16 states (list): A list of all possible states.
17 knowledge (list): An RLangKnowledge object.
18 name (str): Denotes the name of the agent.
19 alpha (float): Learning rate.
20 gamma (float): Discount factor.
21 epsilon (float): Exploration term.
22 explore (str): One of {softmax, uniform}. Denotes explore policy.
23 default_q (float): the default value to initialize every entry in the q-table with [by default, set to 0.0]
24 """
25
26 def weighted_reward(r_func, state_dict):
27 reward = 0
28 for k, v in state_dict.items():
29 reward += r_func(state=VectorState(k)) * v
30 return reward
31
32 def weighted_value(q_func, state_dict):
33 reward = 0
34 for k, v in state_dict.items():
35 maxx = q_func[k][actions[0]]
36 for a in actions:
37 val = q_func[k][a]
38 if val > maxx:
39 maxx = val
40 reward += maxx * v
41 return reward
42
43 q_func = defaultdict(lambda: defaultdict(lambda: default_q))

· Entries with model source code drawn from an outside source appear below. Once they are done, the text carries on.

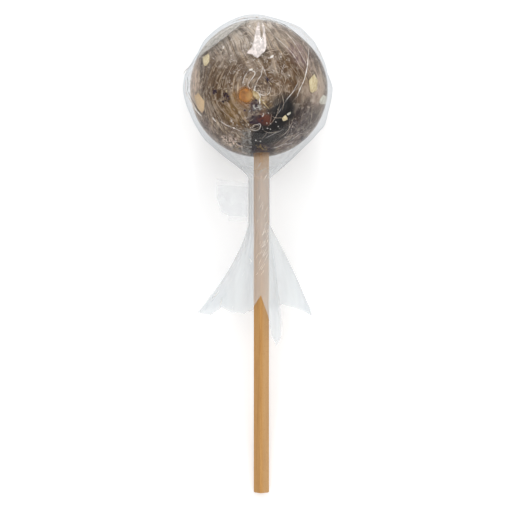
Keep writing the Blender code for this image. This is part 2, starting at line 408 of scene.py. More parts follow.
# The sugar's colours, and its zones in the order they are laid: a colour, then for each zone the pixel's x
# and y, its reach in pixels and its strength
PALE = rgb(208, 200, 190)
TAN = rgb(228, 206, 188)
BROWN = rgb(92, 67, 40)
PLUM = rgb(126, 102, 104)
DUSK = rgb(54, 44, 46)
CHARCOAL = rgb(10, 8, 12)
SLOE = rgb(50, 34, 48)
RUST = rgb(98, 50, 34)
UMBER = rgb(98, 80, 76)
GREY = rgb(86, 80, 76)
AMBER = rgb(150, 98, 44)
GOLD = rgb(190, 150, 92)
OLIVE = rgb(140, 108, 58)
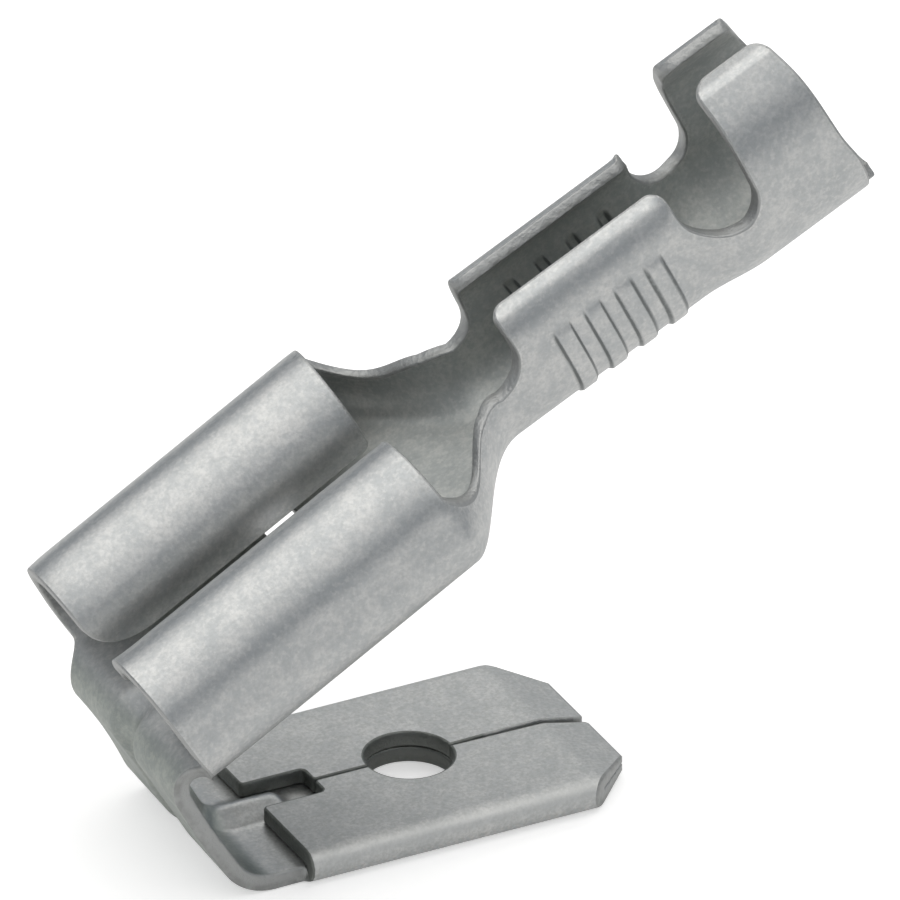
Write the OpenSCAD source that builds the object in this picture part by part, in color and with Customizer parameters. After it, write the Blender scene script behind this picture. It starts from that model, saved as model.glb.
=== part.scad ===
// Piggyback receptacle terminal for 6.3 mm blade connectors, stamped and
// folded from one strip of tinned brass: a socket with two rolled-in edges,
// an open wire crimp, an open insulation crimp, and a male tab made by folding
// the strip double, which hangs back under the socket from a bend at its mouth.
// Lengths are in mm. The tab lies flat on z = 0 and points along +X; its hole
// stands on the origin. The socket and crimps rise towards +X and +Z.

/* [Sheet] */
// Thickness of the strip
sheet = 0.4; // [0.3:0.05:0.5]

/* [Male tab] */
// Width over the two folded edges
tab_width = 6.3; // [4.8:0.1:6.3]
// Hole centre to tip
tab_reach = 4.55; // [3.5:0.05:6]
// Hole centre to the inner ends of the folded layer
fold_reach = 4.05; // [3:0.05:5]
// Diameter of the locating hole
tab_hole_d = 2.08; // [1.4:0.02:2.6]
// Corner cut at the tip, measured along each edge
tip_corner = 1.3; // [0.5:0.1:2]
// Length of the thinned lead-in at the tip
lead_length = 1.15; // [0.5:0.05:1.5]
// Drop of the lead-in on the folded side
lead_drop = 0.27; // [0.05:0.01:0.3]
// Rise of the lead-in on the flat side
lead_rise = 0.14; // [0.05:0.01:0.3]
// Width of the closed seam between the two folded edges
seam_width = 0.04; // [0.02:0.01:0.1]
// Width of the seam where it opens at the tip
seam_mouth = 0.2; // [0.05:0.01:0.4]
// Width of the relief in the folded layer around the bead
relief_width = 1.1; // [0.8:0.1:2]
// Length of that relief
relief_length = 1.6; // [1:0.1:2.5]

/* [Bend] */
// Angle between the tab and the socket floor
lift = 30; // [20:1:40]
// Width of the strip through the bend
web_width = 5.6; // [4:0.1:6]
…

44 reward_function = knowledge.reward_function
45
46 if reward_function:
47 for s in states:
48 for i in range(len(actions)):
49 a = actions[i]
50 q_func[s][a] = reward_function(state=VectorState(s), action=i)
51
52 transition_function = knowledge.transition_function
53
54 if use_transition and transition_function and reward_function:
55 for s in states:
56 for i in range(len(actions)):
57 a = actions[i]
58 s_primei = transition_function(state=VectorState(s), action=i)
59 if s_primei:
60 # Q learning Update
61 r_prime = weighted_reward(reward_function, s_primei)
62 v_s_prime = weighted_value(q_func, s_primei)
63 q_func[s][a] += alpha * (r_prime + gamma * v_s_prime)
64
65 super().__init__(actions, name=name, alpha=alpha, gamma=gamma,
66 epsilon=epsilon, explore=explore, anneal=anneal, custom_q_init=q_func, default_q=default_q)
This section should perhaps discuss the knowledge object in more detail and provide examples.